My theory: The blowback against Rabbl might have to do with our suspicion of the public’s taste, too. Is this only about so-called pay-to-play tactics, or are we also concerned that under the reign of Rabbl, every concert ever will be Katy Perry featuring Jason Aldean and an hour-long playlist of “Who Let the Dogs Out”?

We’re already hurtling toward that ugly reality—and Rabbl hasn’t been around long enough to have orchestrated it.

If D.C. bands want to get on club bills like the Hundred Waters gig, here’s something that might help: the same kind of self-promotion that Rabbl calls for. Steve Lambert booked the Hundred Waters show at DC9. He says that since the gig was announced on May 2, “not a single D.C. local has reached out in hopes of supporting the show.”

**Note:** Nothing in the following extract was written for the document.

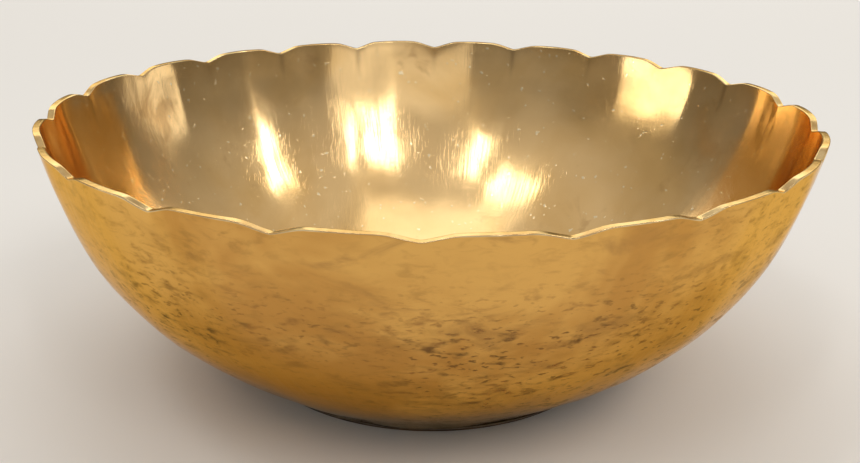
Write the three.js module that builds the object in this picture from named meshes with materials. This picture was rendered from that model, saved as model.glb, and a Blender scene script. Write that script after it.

Photo by Flickr user Vivian D Nguyen used under a Creative Commons license.

  • KE

    The issue isn’t that Rabbl isn’t punk. The issue is that it’s predatory.

  • Elmer Crampton

    “Steve Lambert booked the Hundred Waters show at DC9. He says that since the gig was announced on May 2, ‘not a single D.C. local has reached out in hopes of supporting the show'”

    yeah but no one in DC wants to play at a Steve Lambert venue . what does he expect ?

    • Marc

      Steve Lambert is at the top of the dung heap representing a great deal that is wrong with the D.C. music scene. As long as he remains, the best of local bands will suffer while he caters to bad taste and his own greed. Promoters/talent buyers/booking managers have a well-deserved reputation for being scumbags, but Lambert is one of the most despicable I have ever come across. He’s one of those lazy pieces of shit whose first question for a booking request – if he responds at all – is “What is your draw?”

      Basically, that translates to “I’m going to require you to do my job while I milk you to fill my venue and ultimately take your money anyway, because you didn’t fill my polling quota.”

      There is a valid reason so many musicians despise him. Until Lambert is removed from the D.C. music scene, it will continue to remain in an utter state of disrepair.